Have a controller corresponding to consume the above mentioned CRD, which will be responsible for the actual lifecycle management of Tungsten Fabric. This controller will have logic to do a staged rollout or upgrade, ensuring the inter-component dependencies of Tungsten Fabric are addressed. Every stage will have a list of manifests that needs to be applied.
Import predefined manifest files to be used as is with teaks for the configuration.
No impact on Tungsten Fabric controller performance or scaling
Simplifies upgrade process with operator lifecycle manager.

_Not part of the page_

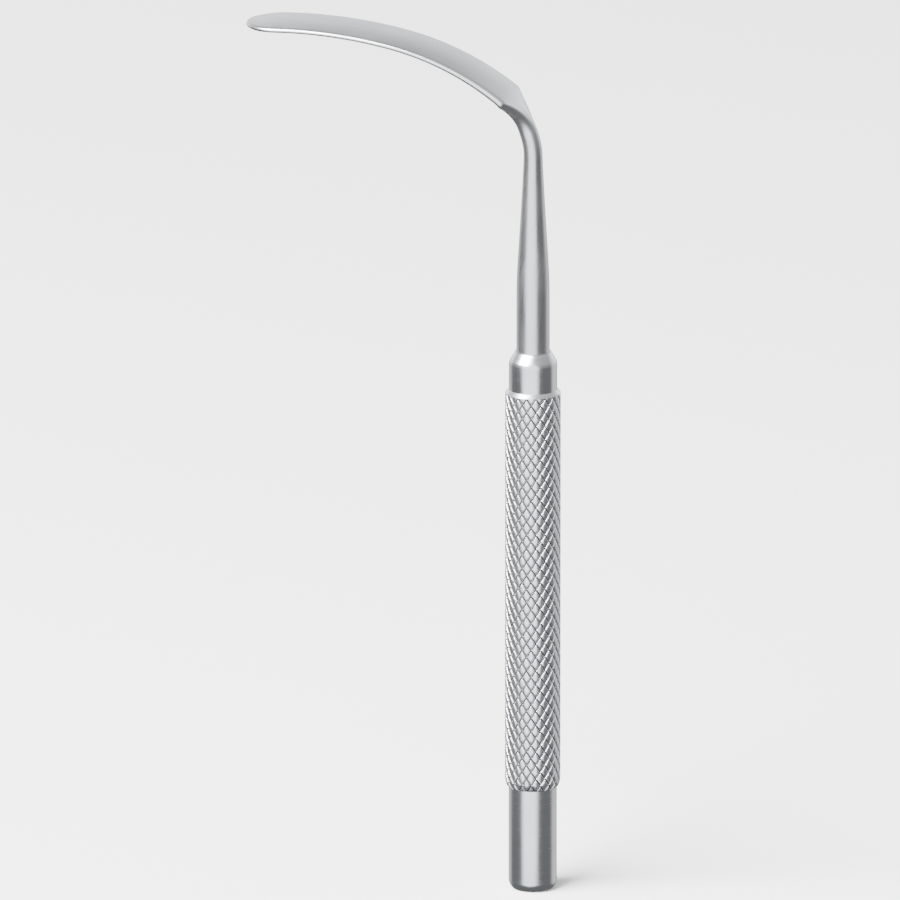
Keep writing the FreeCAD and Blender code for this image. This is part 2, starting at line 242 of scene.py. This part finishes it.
def roundRing(bm, radius, height, size, segments=4):
    # rounds the ring of edges that stands at one radius and height
    near = 0.01 * mm

    def onRing(vert):
        return (abs(math.hypot(vert.co.x, vert.co.y) - radius * mm) < near
                and abs(vert.co.z - height * mm) < near)

    ring = [edge for edge in bm.edges if all(onRing(vert) for vert in edge.verts)]
    bmesh.ops.bevel(bm, geom=ring, offset=size * mm, segments=segments, profile=0.5,
                    affect="EDGES", material=-1)


def finishPiece(bm, name, material, node, sharpAngle=38):
    bmesh.ops.remove_doubles(bm, verts=bm.verts, dist=mergeMm * mm)
    bmesh.ops.recalc_face_normals(bm, faces=bm.faces)
    mesh = bpy.data.meshes.new(name)
    bm.to_mesh(mesh)
    bm.free()
    mesh.shade_smooth()
    mesh.set_sharp_from_angle(angle=math.radians(sharpAngle))
    mesh.materials.append(material)
    piece = bpy.data.objects.new(name, mesh)
    bpy.context.scene.collection.objects.link(piece)
    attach(piece, "root")
    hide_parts(node)
    print(name, "made:", len(mesh.polygons), "faces")
    return piece


smoothEnd = dict(radius=plugHigh.x / mm, faceEdge=0.9, faceRise=1.3, sideRound=0.6, faceRound=0.35, steps=128)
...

tungsten fabric operator will follow a different release/build scheme denoted with a label of format va.b.c (like v0.0.1), where each label is bound with a supported release, upgrading the cluster will require to move to the newer label of the operator.
label format:
- "a" represents the version of crds 0 in our case to begin with v1alpha1.
- increment in "b" represents the accomodating newer release of tungsten fabric controller, for example 0 points to R2011 and 1 points to R2105
- "c" represents a patch release of operator to include a fix into operator or to allow moving to service release of tungsten fabric
Deprecates K8s manifest and helm based installation/upgrade process
There are no dependencies for this feature.
Tungsten Fabric documentaion needs to include the details on lifecycle management using tungsten fabric operator.